--- Task brief ---
From the first line of the data below, repeat each line exactly until you reach the line with "gloss, normal, Specular_IOR_Level=0.05)"; include that line too.
%%
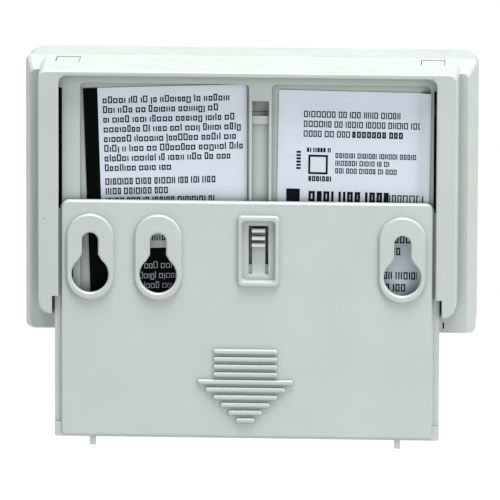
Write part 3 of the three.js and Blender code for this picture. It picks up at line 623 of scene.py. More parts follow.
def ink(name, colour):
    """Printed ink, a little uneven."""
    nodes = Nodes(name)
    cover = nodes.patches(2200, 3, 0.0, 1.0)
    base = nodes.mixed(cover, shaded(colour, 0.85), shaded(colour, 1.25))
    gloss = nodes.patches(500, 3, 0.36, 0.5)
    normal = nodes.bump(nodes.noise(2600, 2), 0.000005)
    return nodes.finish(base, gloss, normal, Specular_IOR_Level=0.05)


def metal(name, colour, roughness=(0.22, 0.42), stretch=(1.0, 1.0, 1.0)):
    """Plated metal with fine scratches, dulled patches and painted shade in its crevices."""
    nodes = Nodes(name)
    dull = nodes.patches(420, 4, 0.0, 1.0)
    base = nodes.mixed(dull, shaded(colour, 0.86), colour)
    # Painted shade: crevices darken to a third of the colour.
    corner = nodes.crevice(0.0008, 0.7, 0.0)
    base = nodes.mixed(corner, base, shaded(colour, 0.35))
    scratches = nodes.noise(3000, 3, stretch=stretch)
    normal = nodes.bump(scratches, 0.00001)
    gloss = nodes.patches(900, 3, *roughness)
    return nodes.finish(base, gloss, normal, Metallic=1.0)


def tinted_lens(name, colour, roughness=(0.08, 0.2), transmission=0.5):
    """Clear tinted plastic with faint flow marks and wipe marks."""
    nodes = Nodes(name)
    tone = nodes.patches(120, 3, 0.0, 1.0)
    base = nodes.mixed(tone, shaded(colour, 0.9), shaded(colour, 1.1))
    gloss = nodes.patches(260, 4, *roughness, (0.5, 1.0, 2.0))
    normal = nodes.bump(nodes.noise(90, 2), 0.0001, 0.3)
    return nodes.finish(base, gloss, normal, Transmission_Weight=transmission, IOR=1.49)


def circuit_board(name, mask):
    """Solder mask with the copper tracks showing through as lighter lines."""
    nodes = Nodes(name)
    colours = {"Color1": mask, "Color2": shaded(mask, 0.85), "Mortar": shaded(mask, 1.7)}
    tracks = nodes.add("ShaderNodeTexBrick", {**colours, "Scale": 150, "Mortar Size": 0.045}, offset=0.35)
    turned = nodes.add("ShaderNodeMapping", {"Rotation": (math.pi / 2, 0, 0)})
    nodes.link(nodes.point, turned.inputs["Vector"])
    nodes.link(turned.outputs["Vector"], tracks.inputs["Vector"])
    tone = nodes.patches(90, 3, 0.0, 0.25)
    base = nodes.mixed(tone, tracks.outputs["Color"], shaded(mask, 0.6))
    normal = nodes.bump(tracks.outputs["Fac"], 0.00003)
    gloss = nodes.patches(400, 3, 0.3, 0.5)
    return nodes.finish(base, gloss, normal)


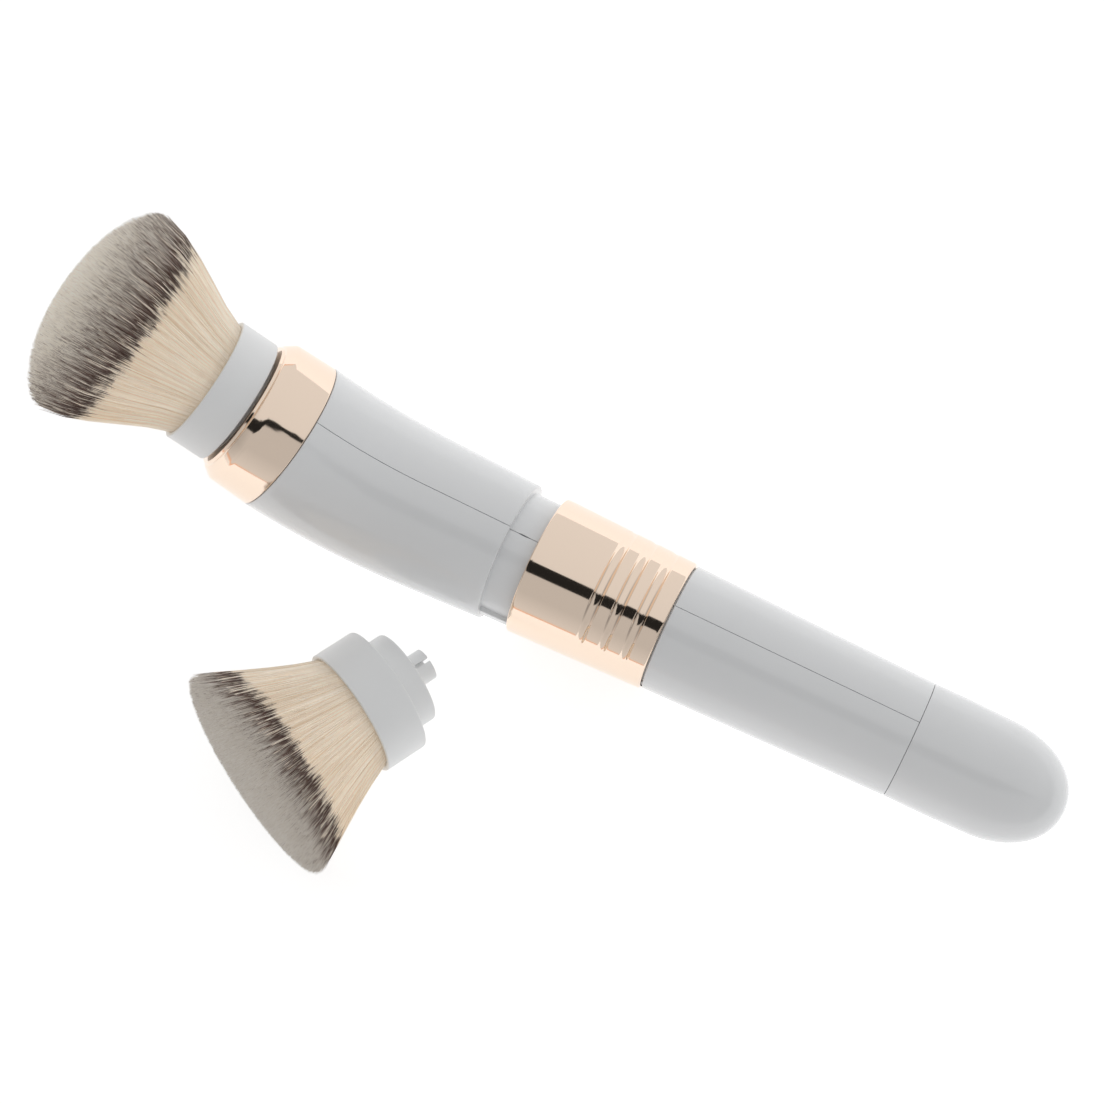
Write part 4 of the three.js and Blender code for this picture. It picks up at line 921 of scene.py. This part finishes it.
%%
--- The reply ---
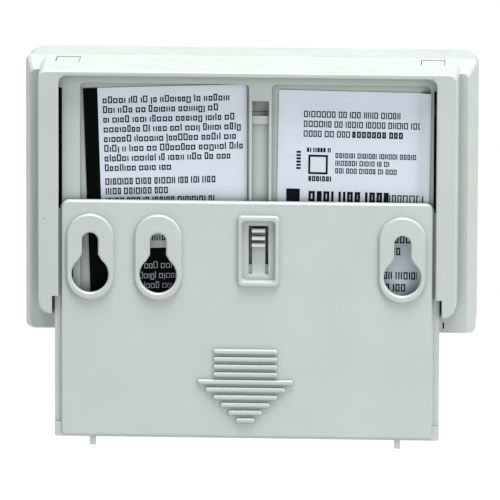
Write part 3 of the three.js and Blender code for this picture. It picks up at line 623 of scene.py. More parts follow.
def ink(name, colour):
    """Printed ink, a little uneven."""
    nodes = Nodes(name)
    cover = nodes.patches(2200, 3, 0.0, 1.0)
    base = nodes.mixed(cover, shaded(colour, 0.85), shaded(colour, 1.25))
    gloss = nodes.patches(500, 3, 0.36, 0.5)
    normal = nodes.bump(nodes.noise(2600, 2), 0.000005)
    return nodes.finish(base, gloss, normal, Specular_IOR_Level=0.05)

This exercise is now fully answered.